## EXERCISE DETAILS
Reproduce the entire listing word for word.

## DATASET SECTION
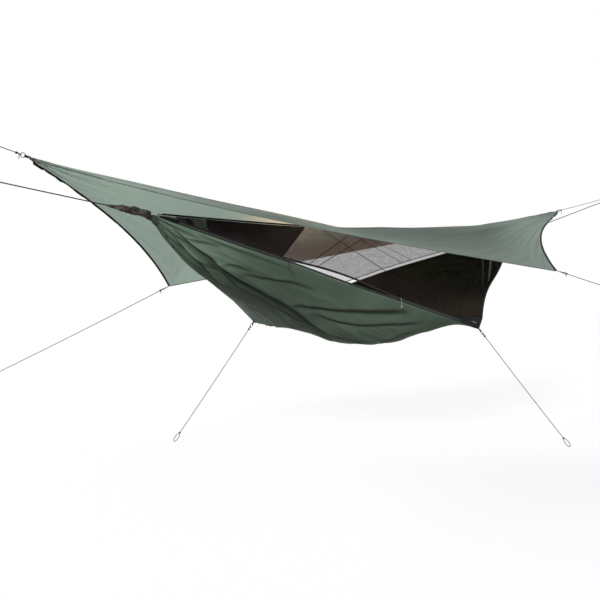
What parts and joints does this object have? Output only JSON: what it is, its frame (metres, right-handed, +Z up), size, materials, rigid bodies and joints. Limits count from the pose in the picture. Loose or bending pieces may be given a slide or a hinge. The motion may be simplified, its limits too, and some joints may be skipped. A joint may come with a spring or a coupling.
{
  "type": "hammock tent",
  "caption": "Gathered hammock with a zipped insect net and an asymmetric rain fly above it, hung by two lines and pulled out by four guy lines.",
  "frame": {"origin": "middle of the straight line between the hammock's two gathered ends", "axes": "+X along the ridge line to the right-hand end as seen from the zip side, +Y to the far side, +Z up"},
  "size_m": [4.8588, 2.5257, 1.671],
  "materials": {
    "body_cloth": "fine plain weave",
    "cord": "braided",
    "dark_pull_cord": "cord",
    "fly_cloth": "coated, slight sheen",
    "hook_plastic": "matte",
    "insect_net": "fine net",
    "pale_pull_cord": "cord",
    "pocket_mesh": "dense mesh",
    "ring_steel": "satin",
    "sleeve_cloth": "mottled grey",
    "webbing": "woven",
    "zip_coil": "satin",
    "zip_metal": "dark, satin",
    "zip_tape": "woven tape"
  },
  "bodies": {
    "tent": {"corner_patch_far": "webbing", "corner_patch_near": "webbing", "corner_tab_far": "webbing", "corner_tab_near": "webbing", "edge_binding_far_long": "webbing", "edge_binding_far_short": "webbing", "edge_binding_near": "webbing", "far_net": "insect_net", "fly_binding_left": "webbing", "fly_binding_right": "webbing", "fly_guy_line_far": "cord", "fly_guy_line_near": "cord", "fly_ridge_line_left": "cord", "fly_ridge_line_right": "cord", "fly_tab_far": "webbing", "fly_tab_left": "webbing", "fly_tab_near": "webbing", "fly_tab_right": "webbing", "gather_left": "body_cloth", "gather_right": "body_cloth", "hammock_body": "body_cloth", "near_net": "insect_net", "net_ridge_binding": "webbing", "rain_fly": "fly_cloth", "ridge_line": "cord", "side_guy_line_far": "cord", "side_guy_line_near": "cord", "storage_sleeve_left": "sleeve_cloth", "storage_sleeve_right": "sleeve_cloth", "suspension_line_left": "cord", "suspension_line_right": "cord", "zip_chain_left": "zip_coil", "zip_chain_right": "zip_coil", "zip_end_stop": "zip_metal", "zip_row_lower": "zip_coil", "zip_row_upper": "zip_coil", "zip_tape_lower": "zip_tape", "zip_tape_upper": "zip_tape"},
    "zip_slider_left": {"zip_slider_left": "zip_metal"},
    "zip_slider_right": {"zip_slider_right": "zip_metal"},
    "zip_pull_left": {"zip_pull_left": "dark_pull_cord"},
    "zip_pull_right": {"zip_pull_right": "pale_pull_cord"},
    "ridge_organiser": {"ridge_pocket": "pocket_mesh", "pocket_loop_left": "cord", "pocket_loop_right": "cord"},
    "hook_loop_1": {"hook_loop_1": "cord"},
    "hook_loop_2": {"hook_loop_2": "cord"},
    "gear_hook_1": {"gear_hook_1": "hook_plastic"},
    "gear_hook_2": {"gear_hook_2": "hook_plastic"},
    "fly_ring_left": {"fly_ring_left": "ring_steel"},
    "fly_ring_right": {"fly_ring_right": "ring_steel"},
    "fly_ring_near": {"fly_ring_near": "ring_steel"},
    "fly_ring_far": {"fly_ring_far": "ring_steel"},
    "corner_ring_near": {"corner_ring_near": "ring_steel"},
    "corner_ring_far": {"corner_ring_far": "ring_steel"}
  },
  "joints": [
    {"name": "zip_slider_left_slide", "type": "slide", "parent": "tent", "child": "zip_slider_left", "axis": [0.9205, -0.2441, -0.3051], "range_m": [-0.55, 0.32], "deforming": ["zip_tape_lower", "zip_tape_upper", "zip_chain_left", "zip_chain_right", "zip_row_lower", "zip_row_upper"]},
    {"name": "zip_slider_right_slide", "type": "slide", "parent": "tent", "child": "zip_slider_right", "axis": [0.9205, -0.2441, -0.3051], "range_m": [-0.32, 0.36], "deforming": ["zip_tape_lower", "zip_tape_upper", "zip_chain_left", "zip_chain_right", "zip_row_lower", "zip_row_upper"]},
    {"name": "zip_pull_left_hinge", "type": "hinge", "parent": "zip_slider_left", "child": "zip_pull_left", "pos_m": [-0.65326, -0.17809, -0.21341], "axis": [0.925, -0.2453, -0.2902], "range_deg": [-140, 0]},
    {"name": "zip_pull_right_hinge", "type": "hinge", "parent": "zip_slider_right", "child": "zip_pull_right", "pos_m": [-0.01989, -0.34605, -0.42136], "axis": [0.9205, -0.2441, -0.3051], "range_deg": [-140, 0]},
    {"name": "ridge_organiser_slide", "type": "slide", "parent": "tent", "child": "ridge_organiser", "axis": [0.9999, 0, -0.0143], "range_m": [-0.03, 0.01]},
    {"name": "hook_loop_1_slide", "type": "slide", "parent": "tent", "child": "hook_loop_1", "axis": [1, 0, -0.0076], "range_m": [-0.005, 0.03]},
    {"name": "hook_loop_2_slide", "type": "slide", "parent": "tent", "child": "hook_loop_2", "axis": [1, 0, -0.006], "range_m": [-0.02, 0.03]},
    {"name": "gear_hook_1_swing", "type": "hinge", "parent": "hook_loop_1", "child": "gear_hook_1", "pos_m": [-0.385, 0, -0.02754], "axis": [0, 1, 0], "range_deg": [-45, 45]},
    {"name": "gear_hook_2_swing", "type": "hinge", "parent": "hook_loop_2", "child": "gear_hook_2", "pos_m": [-0.305, 0, -0.02808], "axis": [0, 1, 0], "range_deg": [-45, 45]},
    {"name": "fly_ring_left_turn", "type": "hinge", "parent": "tent", "child": "fly_ring_left", "pos_m": [-1.91745, 0, 0.2161], "axis": [0, -1, 0], "continuous": true},
    {"name": "fly_ring_right_turn", "type": "hinge", "parent": "tent", "child": "fly_ring_right", "pos_m": [1.91785, 0, 0.21425], "axis": [0, -1, 0], "continuous": true},
    {"name": "fly_ring_near_turn", "type": "hinge", "parent": "tent", "child": "fly_ring_near", "pos_m": [0.91035, -0.71336, -0.27776], "axis": [0.2468, -0.2057, 0.947], "continuous": true},
    {"name": "fly_ring_far_turn", "type": "hinge", "parent": "tent", "child": "fly_ring_far", "pos_m": [-0.92888, 0.73298, -0.354], "axis": [-0.3339, 0.2783, 0.9006], "continuous": true},
    {"name": "corner_ring_near_turn", "type": "hinge", "parent": "tent", "child": "corner_ring_near", "pos_m": [0.47376, -0.48861, -0.62095], "axis": [0.1284, -0.8847, 0.4481], "continuous": true},
    {"name": "corner_ring_far_turn", "type": "hinge", "parent": "tent", "child": "corner_ring_far", "pos_m": [-0.47266, 0.4878, -0.58194], "axis": [-0.1587, 0.8979, 0.4107], "continuous": true}
  ]
}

## COMPLETE OUTPUT
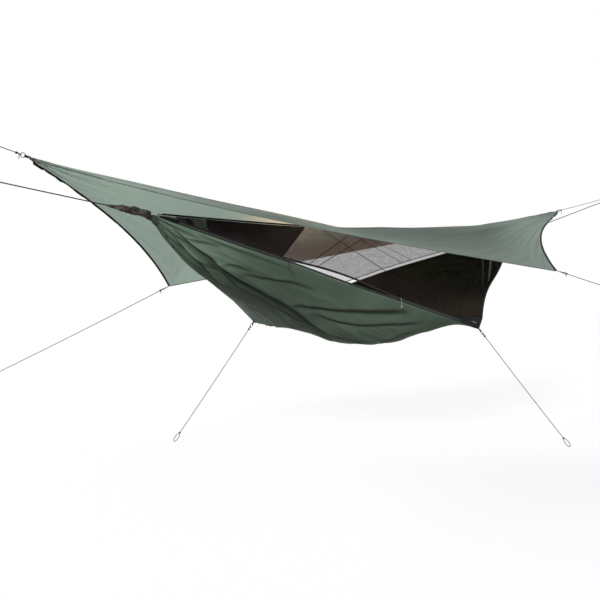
What parts and joints does this object have? Output only JSON: what it is, its frame (metres, right-handed, +Z up), size, materials, rigid bodies and joints. Limits count from the pose in the picture. Loose or bending pieces may be given a slide or a hinge. The motion may be simplified, its limits too, and some joints may be skipped. A joint may come with a spring or a coupling.
{
  "type": "hammock tent",
  "caption": "Gathered hammock with a zipped insect net and an asymmetric rain fly above it, hung by two lines and pulled out by four guy lines.",
  "frame": {"origin": "middle of the straight line between the hammock's two gathered ends", "axes": "+X along the ridge line to the right-hand end as seen from the zip side, +Y to the far side, +Z up"},
  "size_m": [4.8588, 2.5257, 1.671],
  "materials": {
    "body_cloth": "fine plain weave",
    "cord": "braided",
    "dark_pull_cord": "cord",
    "fly_cloth": "coated, slight sheen",
    "hook_plastic": "matte",
    "insect_net": "fine net",
    "pale_pull_cord": "cord",
    "pocket_mesh": "dense mesh",
    "ring_steel": "satin",
    "sleeve_cloth": "mottled grey",
    "webbing": "woven",
    "zip_coil": "satin",
    "zip_metal": "dark, satin",
    "zip_tape": "woven tape"
  },
  "bodies": {
    "tent": {"corner_patch_far": "webbing", "corner_patch_near": "webbing", "corner_tab_far": "webbing", "corner_tab_near": "webbing", "edge_binding_far_long": "webbing", "edge_binding_far_short": "webbing", "edge_binding_near": "webbing", "far_net": "insect_net", "fly_binding_left": "webbing", "fly_binding_right": "webbing", "fly_guy_line_far": "cord", "fly_guy_line_near": "cord", "fly_ridge_line_left": "cord", "fly_ridge_line_right": "cord", "fly_tab_far": "webbing", "fly_tab_left": "webbing", "fly_tab_near": "webbing", "fly_tab_right": "webbing", "gather_left": "body_cloth", "gather_right": "body_cloth", "hammock_body": "body_cloth", "near_net": "insect_net", "net_ridge_binding": "webbing", "rain_fly": "fly_cloth", "ridge_line": "cord", "side_guy_line_far": "cord", "side_guy_line_near": "cord", "storage_sleeve_left": "sleeve_cloth", "storage_sleeve_right": "sleeve_cloth", "suspension_line_left": "cord", "suspension_line_right": "cord", "zip_chain_left": "zip_coil", "zip_chain_right": "zip_coil", "zip_end_stop": "zip_metal", "zip_row_lower": "zip_coil", "zip_row_upper": "zip_coil", "zip_tape_lower": "zip_tape", "zip_tape_upper": "zip_tape"},
    "zip_slider_left": {"zip_slider_left": "zip_metal"},
    "zip_slider_right": {"zip_slider_right": "zip_metal"},
    "zip_pull_left": {"zip_pull_left": "dark_pull_cord"},
    "zip_pull_right": {"zip_pull_right": "pale_pull_cord"},
    "ridge_organiser": {"ridge_pocket": "pocket_mesh", "pocket_loop_left": "cord", "pocket_loop_right": "cord"},
    "hook_loop_1": {"hook_loop_1": "cord"},
    "hook_loop_2": {"hook_loop_2": "cord"},
    "gear_hook_1": {"gear_hook_1": "hook_plastic"},
    "gear_hook_2": {"gear_hook_2": "hook_plastic"},
    "fly_ring_left": {"fly_ring_left": "ring_steel"},
    "fly_ring_right": {"fly_ring_right": "ring_steel"},
    "fly_ring_near": {"fly_ring_near": "ring_steel"},
    "fly_ring_far": {"fly_ring_far": "ring_steel"},
    "corner_ring_near": {"corner_ring_near": "ring_steel"},
    "corner_ring_far": {"corner_ring_far": "ring_steel"}
  },
  "joints": [
    {"name": "zip_slider_left_slide", "type": "slide", "parent": "tent", "child": "zip_slider_left", "axis": [0.9205, -0.2441, -0.3051], "range_m": [-0.55, 0.32], "deforming": ["zip_tape_lower", "zip_tape_upper", "zip_chain_left", "zip_chain_right", "zip_row_lower", "zip_row_upper"]},
    {"name": "zip_slider_right_slide", "type": "slide", "parent": "tent", "child": "zip_slider_right", "axis": [0.9205, -0.2441, -0.3051], "range_m": [-0.32, 0.36], "deforming": ["zip_tape_lower", "zip_tape_upper", "zip_chain_left", "zip_chain_right", "zip_row_lower", "zip_row_upper"]},
    {"name": "zip_pull_left_hinge", "type": "hinge", "parent": "zip_slider_left", "child": "zip_pull_left", "pos_m": [-0.65326, -0.17809, -0.21341], "axis": [0.925, -0.2453, -0.2902], "range_deg": [-140, 0]},
    {"name": "zip_pull_right_hinge", "type": "hinge", "parent": "zip_slider_right", "child": "zip_pull_right", "pos_m": [-0.01989, -0.34605, -0.42136], "axis": [0.9205, -0.2441, -0.3051], "range_deg": [-140, 0]},
    {"name": "ridge_organiser_slide", "type": "slide", "parent": "tent", "child": "ridge_organiser", "axis": [0.9999, 0, -0.0143], "range_m": [-0.03, 0.01]},
    {"name": "hook_loop_1_slide", "type": "slide", "parent": "tent", "child": "hook_loop_1", "axis": [1, 0, -0.0076], "range_m": [-0.005, 0.03]},
    {"name": "hook_loop_2_slide", "type": "slide", "parent": "tent", "child": "hook_loop_2", "axis": [1, 0, -0.006], "range_m": [-0.02, 0.03]},
    {"name": "gear_hook_1_swing", "type": "hinge", "parent": "hook_loop_1", "child": "gear_hook_1", "pos_m": [-0.385, 0, -0.02754], "axis": [0, 1, 0], "range_deg": [-45, 45]},
    {"name": "gear_hook_2_swing", "type": "hinge", "parent": "hook_loop_2", "child": "gear_hook_2", "pos_m": [-0.305, 0, -0.02808], "axis": [0, 1, 0], "range_deg": [-45, 45]},
    {"name": "fly_ring_left_turn", "type": "hinge", "parent": "tent", "child": "fly_ring_left", "pos_m": [-1.91745, 0, 0.2161], "axis": [0, -1, 0], "continuous": true},
    {"name": "fly_ring_right_turn", "type": "hinge", "parent": "tent", "child": "fly_ring_right", "pos_m": [1.91785, 0, 0.21425], "axis": [0, -1, 0], "continuous": true},
    {"name": "fly_ring_near_turn", "type": "hinge", "parent": "tent", "child": "fly_ring_near", "pos_m": [0.91035, -0.71336, -0.27776], "axis": [0.2468, -0.2057, 0.947], "continuous": true},
    {"name": "fly_ring_far_turn", "type": "hinge", "parent": "tent", "child": "fly_ring_far", "pos_m": [-0.92888, 0.73298, -0.354], "axis": [-0.3339, 0.2783, 0.9006], "continuous": true},
    {"name": "corner_ring_near_turn", "type": "hinge", "parent": "tent", "child": "corner_ring_near", "pos_m": [0.47376, -0.48861, -0.62095], "axis": [0.1284, -0.8847, 0.4481], "continuous": true},
    {"name": "corner_ring_far_turn", "type": "hinge", "parent": "tent", "child": "corner_ring_far", "pos_m": [-0.47266, 0.4878, -0.58194], "axis": [-0.1587, 0.8979, 0.4107], "continuous": true}
  ]
}